Все различия, данные гравюрой, действительно существовали, но уже вырождались. Хотя в Иене и Галле еще попадался нечесаный "Raufbold", как говорили, жеманясь, бюргерши, "ohne Plitesse und Konduite", но его уже вытеснял петиметр, безбородый, завитой и напудренный. На нем прекрасно сидели черные короткие панталоны, богато вышитый кафтан надет был на камзол с золотыми пуговицами. Петиметры стремились вести под руку бюргерских модниц с глубоким вырезом шелковых платьев. На зеленых шляпах и на груди им полагалось иметь поднесенные вздыхающим юношей розы. Случалось порой, что иные упорные студенты из Галле пытались воскрешать старые нравы и развертывали кулачный бой на Марктплаце. Однако, приобретая синяки, они теряли своих дам, для которых "галантность Лейпцига", этого маленького Парижа, была непреложным законом. Галантность являлась главным условием, открывавшим молодому человеку гостиные надутых спесью бюргеров, на "галанта" сыпались предложения посещать семейно-танцевальные вечера, этот благопристойнейший смотр невест. Они же были участниками пикников в знаменитую "Kalte Madame" - павильон, торговавший мороженым в Розентале. И студенты Лейпцига, почитая себя украшением века, задавали всем тон, не подозревая, что в конце концов они сами лишь подчиняются вкусам бюргеров, после разорения войной стремящихся к благолепию.

По причине указанной моды и тщеславного именования города "Kleine Paris" гофмейстер Бериш мог процветать именно здесь. Возможно, что в Иене и Галле он просто был бы высмеян со своими причудами. Но кружку завсегдатаев Рихтерскафе он решительно импонировал театральной аффектацией. Студенты подражали его медлительно-высокомерной речи и упражнялись в его искусстве - из ничего создавать сверкающую остроумием беседу. Пытались, подобно ему, одеваться во все серое, тратили массу времени, чтобы изобрести новый пустяковый оттенок. Огорчались, когда он уничтожал все их провинциальное остроумие очередной парижской шуткой и держал в Рихтерскафе ядовитую речь о бездарности их воображения.

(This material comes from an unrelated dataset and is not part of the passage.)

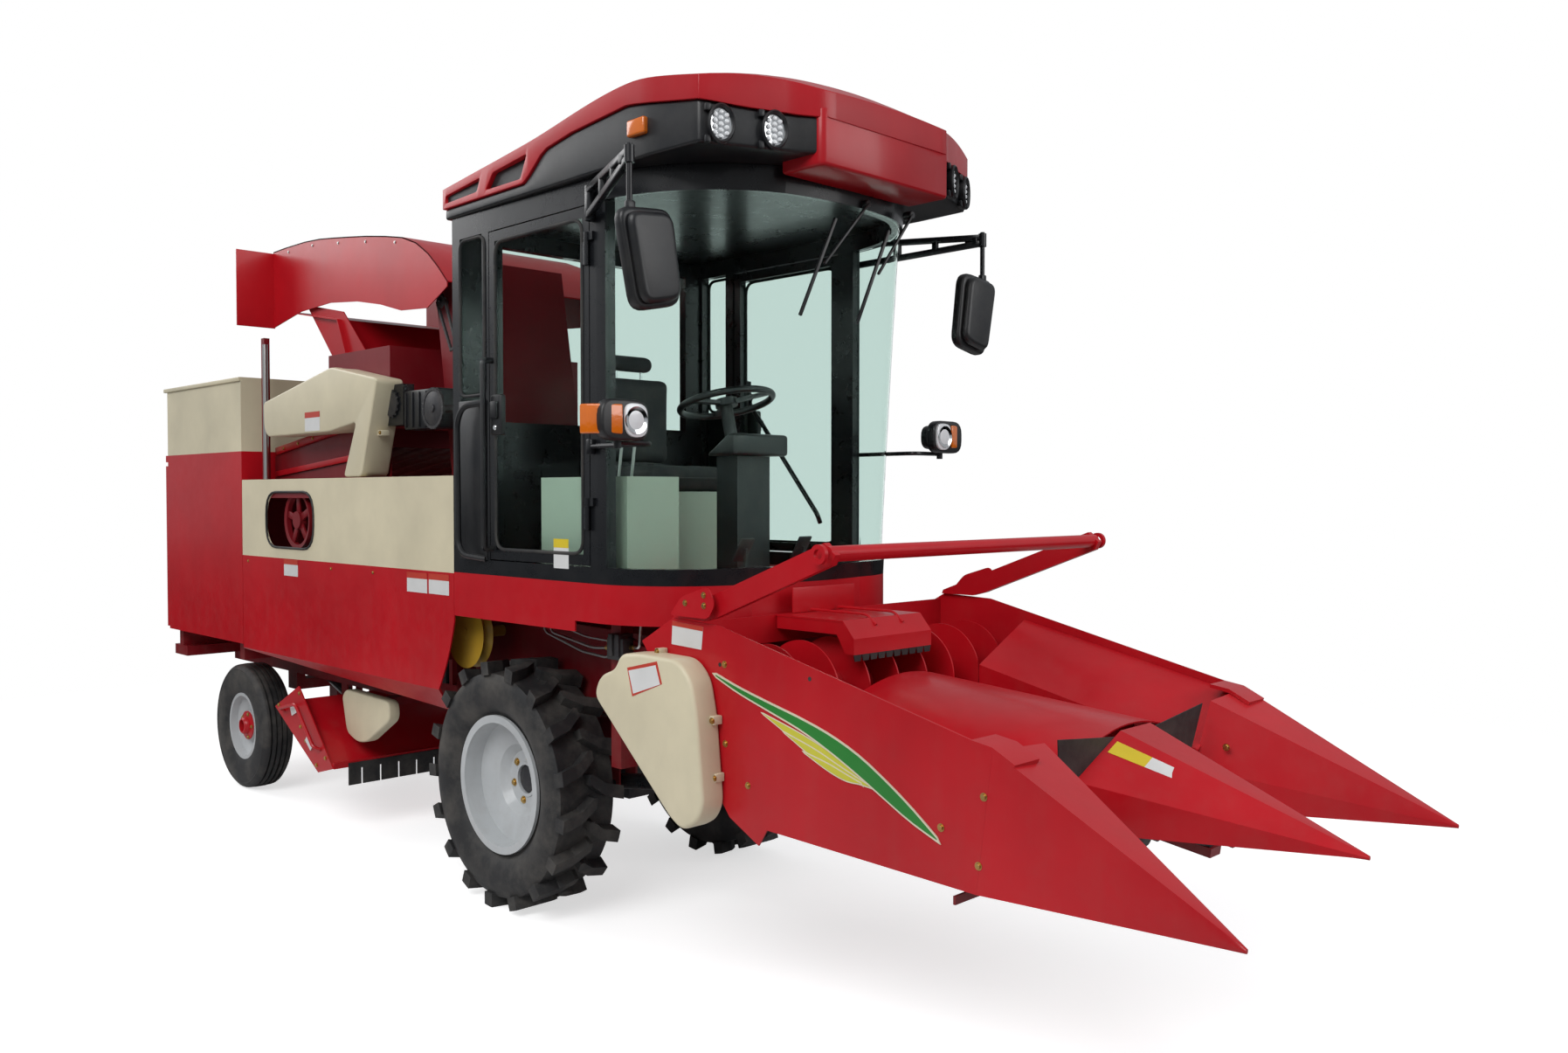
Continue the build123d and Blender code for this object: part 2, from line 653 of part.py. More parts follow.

Однако большинство молодых среди увлечений модным шиком, сомнительного вкуса любовными забавами и пирушками прежде всего жаждало все-таки знаний. И здесь блестящий скептик Бериш сверкал оригинальностью мыслей и новизной, он шутя разбивал и высмеивал все ходульные авторитеты. С такой же легкостью, как знаменитое свое манипулирование со шпагой, которую он умел закрутить так, что она, исчезнув из поля зрения, оказывалась в совсем неожиданном месте, - он жонглировал мыслями энциклопедистов и их противников, зачастую смеясь над обоими.

Когда Радищев вошел в Рихтерскафе, речь Бериша уже потеряла обычную аффектированность, попав на любимую литературную тему. Радищев, кое с кем поздоровавшись, тихонько сел за отдельный столик спиной к шумной компании. Поискал глазами Кутузова и Мишу Ушакова, но их не было, и спросил себе пива.

- Первым шагом выхода из этой водянистой болтливой эпохи должны быть точность языка и краткость мыслей. Немецкой литературе надлежит, в первую голову, приобрести все, чем гордится французская. Вместо дрянной дребедени олимпийских богов, вкус к которым привила нам все та же неумная муза Готшеда…

Почтенный бюргер, медлительно встав, подошел к столу молодых и сказал:

- Однако во время Семилетней войны, под гром пушек, прусский король улучил время, чтобы пробеседовать целых три часа не с кем иным, как с этим почтеннейшим герром Готшедом. Что, он глупее студентов, прусский король?!

Бериш иронически поклонился придворным поклоном, округло взмахнув шляпой по адресу бюргера:

- Прошу прощенья, но это и были три часа исторической скуки. Мне доподлинно известно, что умный король в кругу близких сказал: "Решительно ничего, кроме грамматики, наш бедный язык не создаст!" За слова короля пусть отвечает тот, кто дал ему соответствующий для подобного заключения материал. Наконец, вы опоздали с вашим заступничеством: новый столп вашего бюргерства, почтеннейший Геллерт, давно свалил авторитет Готшеда. Мы только его добиваем.

- И в свою очередь мы подроемся и под Геллерта! - выкрикнул кто-то из толпы, дразня бюргера.